In order to get members moving in the marketplace while they establish enough points to make a purchase, the club offers most members 50% of their shoes’ points once they post on the app (“Intrigued” members receive 25% of their shoes’ value). Members receive their shoes’ remaining points once they are sold in the marketplace. Members can also purchase club points through the application. 
 
Once members have an adequate amount of points, they use those points to purchase another member’s designer shoes. 

The only required fees for LSC are those collected annually for membership. At $650, “Obsessed” is the most expensive subscription but it also comes with the most benefits, including free shipping on 12 shipments each year and a 15% discount on purchased points. “Passionate” members pay $385 annually to use the app and receive six free shipments each year and a 10% discount on purchased points . “Intrigued” members pay $215 annually and receive just one free shipment each year. 

Members can ship as many shoes as they as they want each year, but they’ll have to pay the shipping for anything above what’s included in their subscription plan.
 
LSC is currently offering a 50% discount on all subscriptions to the group of 100 it’s calling the “Founder’s Circle.”
 
While the costs might seem high to some, the company’s founders believe their fees are small in comparison to what members get out of club membership. For instance, if a member buys seven pairs of shoes through LSC with each pair averaging a $700 value, she will effectively save $4,250 on luxury footwear. The company also donates up to 3% of each new member’s fee to a charity that empowers women to achieve economic independence to thrive in work and get back on their feet. 
 
The biggest concern for the company’s founders is how to ensure there is not only enough merchandise on the marketplace, but that the shoes are also in good condition. 
 
Company policy allows users to return their shoes for a points refund with no questions asked within seven days of purchase. The Shoe Diva says club members can police one another about the quality and condition of shoes within the marketplace, which the company hopes will help control quality and prevent potential forgeries. 
 
Sriraman Venkataraman, a marketing professor with UNC Kenan-Flagler Business School, says the company’s strategy aligns with the shared consumption model that has sprouted up across the country in recent years and seems to be extremely popular with young people. 
 
“The broader landscape is just this whole shared consumption idea, and it’s something that’s relatively new,” he says. “And when it comes to the younger generation, it seems like this is a business model that appeals to them. They are less averse to it and it seems that there are more average spokespeople for this model.” 
 
He believes since the recession, consumers are less focused on outright owning a product and are now more focused on having access to a product, which is something the LSC provides. 
 
Venkataraman adds “non-cash” paying makes it easier for customers to spend more because they do not feel as if they are spending at all. 
 
“If you can engage in social good, reduce wastage and do it without necessarily hurting people’s pocketbooks, it’s a win-win cause,” he says. 

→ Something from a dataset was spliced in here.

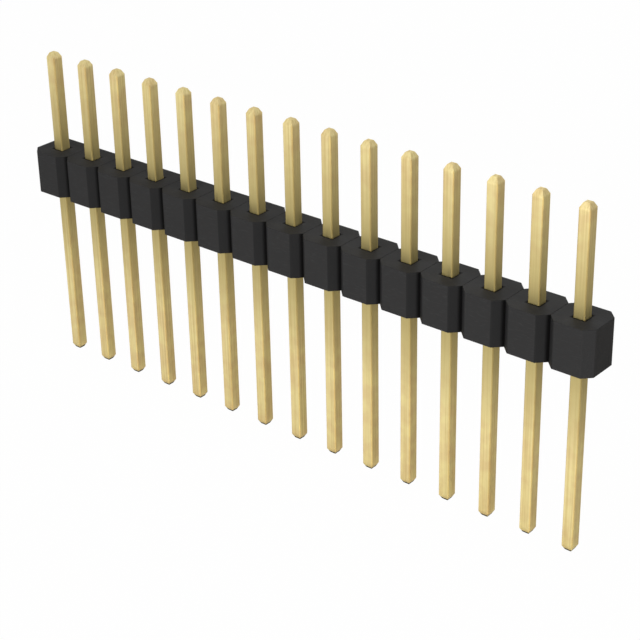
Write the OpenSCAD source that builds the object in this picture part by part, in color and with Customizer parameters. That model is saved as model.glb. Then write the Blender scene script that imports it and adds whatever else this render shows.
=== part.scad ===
// Straight pin header strip: a single row of square posts, pressed through a
// housing that is moulded as a chain of bevelled blocks, one block to each pin.
// Millimetres. X runs along the row, +Z points to the mating side, and the
// origin is the middle of the housing's underside, which seats on the board.

/* [Strip] */
// Number of pins in the row
positions = 15; // [1:1:40]
// Distance from the middle of one pin to the next, and so the width of a block
pitch = 2.54; // [2:0.01:4]

/* [Housing] */
// Height of the housing above the board
housing_h = 2.54; // [1.5:0.01:6]
// Depth of the housing from front to back
housing_d = 2.54; // [1.8:0.01:5]
// Leg of the 45 degree bevel down each upright corner of a block
bevel = 0.47; // [0.2:0.01:0.7]
// Radius that softens the upright edges of the bevels
bevel_r = 0.1; // [0.02:0.01:0.2]
// Radius that softens the top and bottom edges of every block
rim_r = 0.03; // [0.02:0.01:0.15]
// Width and depth of the 45 degree lead-in round the mouth of each hole
lead_in = 0.06; // [0.02:0.01:0.15]

/* [Pins] */
// Width of the square wire across its flats
pin_w = 0.64; // [0.4:0.01:0.9]
// Radius drawn along the four edges of the wire
pin_edge_r = 0.06; // [0.02:0.01:0.15]
// Length of post above the housing, for the mating socket
post_len = 5.86; // [3:0.01:20]
// Length of tail below the housing, for the board
tail_len = 10.6; // [2:0.01:25]
// Length of the swaged taper at each end of a pin
taper_len = 0.32; // [0.2:0.01:0.6]
// Width of the blunt end that the taper leaves
blunt_w = 0.31; // [0.2:0.01:0.38]
// Radius that runs the taper into the flats
shoulder_r = 0.3; // [0.05:0.01:0.4]
// Radius that rolls the taper over into the blunt end
crown_r = 0.12; // [0.02:0.01:0.2]

/* [Fit] */
// Gap between the wire and each side of its hole; 0 is the press fit
hole_gap = 0; // [0:0.01:0.1]

/* [Hidden] */
$fn = 48;
housing_color = [0.16, 0.16, 0.17];
pin_color = [0.83, 0.69, 0.36];
// How far a cutting shape runs past the solid that it cuts
over = 0.5;
hole_w = pin_w + 2 * hole_gap;
pin_len = post_len + housing_h + tail_len;
// Distance between the two bevel faces that lie across a block from each other
across_bevels = (pitch + housing_d - 2 * bevel) / sqrt(2);

function pin_x(i) = (i - (positions - 1) / 2) * pitch;
function pin_name(i) = str("pin_", i < 9 ? "0" : "", i + 1);

function unit(v) = v / norm(v);
function before(list, i) = list[(i + len(list) - 1) % len(list)];
function after(list, i) = list[(i + 1) % len(list)];
// Unit vectors along the two sides that leave corner i
function sides(points, i) = [
    unit(before(points, i) - points[i]),
    unit(after(points, i) - points[i])
];
function half_angle(points, i) =
    let (s = sides(points, i)) acos(s[0] * s[1]) / 2;
// Where a rounding of radius r leaves the two sides of corner i
function tangent_points(points, i, r) =
    [for (s = sides(points, i)) points[i] + s * r / tan(half_angle(points, i))];
function rounding_centre(points, i, r) =
    let (s = sides(points, i))
    points[i] + unit(s[0] + s[1]) * r / sin(half_angle(points, i));

// A convex outline whose corner i is rounded with radius radii[i]
module rounded_outline(points, radii) {
    last = len(points) - 1;
    polygon([
        for (i = [0:last])
            for (p = radii[i] > 0 ? tangent_points(points, i, radii[i]) : [points[i]]) p
    ]);
    for (i = [0:last])
        if (radii[i] > 0)
            translate(rounding_centre(points, i, radii[i])) circle(radii[i]);
}

// A bar along X with its long edges rounded; block edges are its edges
module rimmed_bar(width, length) {
    w = width / 2;
    corners = [[-w, 0], [w, 0], [w, housing_h], [-w, housing_h]];
    rotate([90, 0, 90])
        linear_extrude(height = length, center = true)
            rounded_outline(corners, [for (c = corners) rim_r]);
}

// Plan of one block. The corners that join the next block stay sharp.
module block_plan(left_r, right_r) {
    x = pitch / 2;
    y = housing_d / 2;
    rounded_outline(
        [
            [x, -y + bevel], [x, y - bevel], [x - bevel, y], [-x + bevel, y],
            [-x, y - bevel], [-x, -y + bevel], [-x + bevel, -y], [x - bevel, -y]
        ],
        [right_r, right_r, bevel_r, bevel_r, left_r, left_r, bevel_r, bevel_r]
    );
}

// One bevelled block: its plan, with every top and bottom edge rounded
module block(i) {
    reach = 2 * (pitch + housing_d);
    intersection() {
        linear_extrude(height = housing_h)
            block_plan(i == 0 ? bevel_r : 0, i == positions - 1 ? bevel_r : 0);
        rimmed_bar(housing_d, reach);
        rotate([0, 0, 90]) rimmed_bar(pitch, reach);
        rotate([0, 0, 45]) rimmed_bar(across_bevels, reach);
        rotate([0, 0, -45]) rimmed_bar(across_bevels, reach);
    }
}

// Side view of the square funnel at the mouth of a hole, opening upwards from z = 0
module mouth_side() {
    w = hole_w / 2;
    flare = w + lead_in + over;
    rotate([90, 0, 0])
        linear_extrude(height = 2 * flare, center = true)
            polygon([[-w, -lead_in], [w, -lead_in], [flare, over], [-flare, over]]);
}

module mouth() {
    intersection() {
        mouth_side();
        rotate([0, 0, 90]) mouth_side();
    }
}

// The hole that a pin is pressed into, with a lead-in at each end
module pin_hole() {
    translate([-hole_w / 2, -hole_w / 2, -over]) cube([hole_w, hole_w, housing_h + 2 * over]);
    translate([0, 0, housing_h]) mouth();
    mirror([0, 0, 1]) mouth();
}

module housing() {
    color(housing_color)
        difference() {
            union() {
                for (i = [0:positions - 1]) translate([pin_x(i), 0, 0]) block(i);
            }
            for (i = [0:positions - 1]) translate([pin_x(i), 0, 0]) pin_hole();
        }
}

// Side view of a pin, with the swaged taper at both ends
module pin_side() {
    w = pin_w / 2;
    b = blunt_w / 2;
    top = housing_h + post_len;
    bottom = -tail_len;
    rounded_outline(
        [
            [w, bottom + taper_len], [w, top - taper_len], [b, top], [-b, top],
            [-w, top - taper_len], [-w, bottom + taper_len], [-b, bottom], [b, bottom]
        ],
        [shoulder_r, shoulder_r, crown_r, crown_r, shoulder_r, shoulder_r, crown_r, crown_r]
    );
}

module pin_section() {
    w = pin_w / 2;
    corners = [[-w, -w], [w, -w], [w, w], [-w, w]];
    rounded_outline(corners, [for (c = corners) pin_edge_r]);
}

module pin() {
    color(pin_color)
        intersection() {
            translate([0, 0, -tail_len]) linear_extrude(height = pin_len) pin_section();
            rotate([90, 0, 0]) linear_extrude(height = 2 * pin_w, center = true) pin_side();
            rotate([90, 0, 90]) linear_extrude(height = 2 * pin_w, center = true) pin_side();
        }
}

housing();
for (i = [0:positions - 1])
    translate([pin_x(i), 0, 0]) pin();
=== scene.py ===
# %% [markdown]
# A straight pin header strip is a row of square gilt pins, pressed through a chain of black
# moulded blocks. Its shapes could be modelled again here, from boxes with bevels, but the CAD
# solids are already true, down to their rounded edges, score lines and swaged tips. They are
# loaded at their real size and stay as they are. What is left for this script is what the eye
# judges the strip by: the camera, the light, the matt black plastic and the plated wire.

# %% Load the strip
import math

import bpy
from mathutils import Matrix, Vector


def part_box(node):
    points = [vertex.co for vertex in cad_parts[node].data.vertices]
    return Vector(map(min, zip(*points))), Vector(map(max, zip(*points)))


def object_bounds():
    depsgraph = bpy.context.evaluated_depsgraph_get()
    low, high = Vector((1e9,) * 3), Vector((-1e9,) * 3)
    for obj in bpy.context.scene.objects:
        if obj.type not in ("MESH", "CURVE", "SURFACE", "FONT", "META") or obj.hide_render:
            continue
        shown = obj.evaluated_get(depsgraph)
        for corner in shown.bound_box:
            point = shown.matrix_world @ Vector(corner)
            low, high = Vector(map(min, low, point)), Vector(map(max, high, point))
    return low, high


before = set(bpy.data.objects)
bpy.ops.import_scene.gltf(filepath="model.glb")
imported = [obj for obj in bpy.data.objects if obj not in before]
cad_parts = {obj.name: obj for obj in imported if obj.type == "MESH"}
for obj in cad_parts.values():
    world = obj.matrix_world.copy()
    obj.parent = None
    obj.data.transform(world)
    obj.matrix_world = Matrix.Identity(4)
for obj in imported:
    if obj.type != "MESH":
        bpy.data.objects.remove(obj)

MM = 0.001

cad_low, cad_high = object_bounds()
housing_low, housing_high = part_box("housing")
pin_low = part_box("pin_01")[0]
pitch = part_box("pin_02")[0].x - pin_low.x
pins = sorted(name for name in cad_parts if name.startswith("pin_"))
print(len(pins), "pins,", round(pitch / MM, 2), "mm apart, end at", round(pin_low.z / MM, 2), "mm")

# %% [markdown]
# The camera stands in front of the strip and to its right, and looks down on it from a hand's
# width away with a long lens. It could be aimed by a constraint that tracks the strip, but
# that would level the picture, which has a slight roll, so three turns aim it. A pin header is
# so small that the clipping distance has to be brought in, or the near pins would be cut off.

# %% Camera
CAMERA_PLACE = Vector((56.129, -64.301, 40.317)) * MM
CAMERA_AZIMUTH = 40.267
CAMERA_ELEVATION = 27.037
CAMERA_ROLL = -1.194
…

After nearly a year of work, the company’s beta launch is just weeks away, but that isn’t keeping the founders from focusing on their next designer-clad steps. 
 
“Depending on the market reaction, the uptake, the business model allows us to fund our growth, and if we find that we really have to accelerate and we’re showing positive results, we’ve got some positive conversations with early-stage VCs that are keeping an eye on us,” the Shoe Diva says.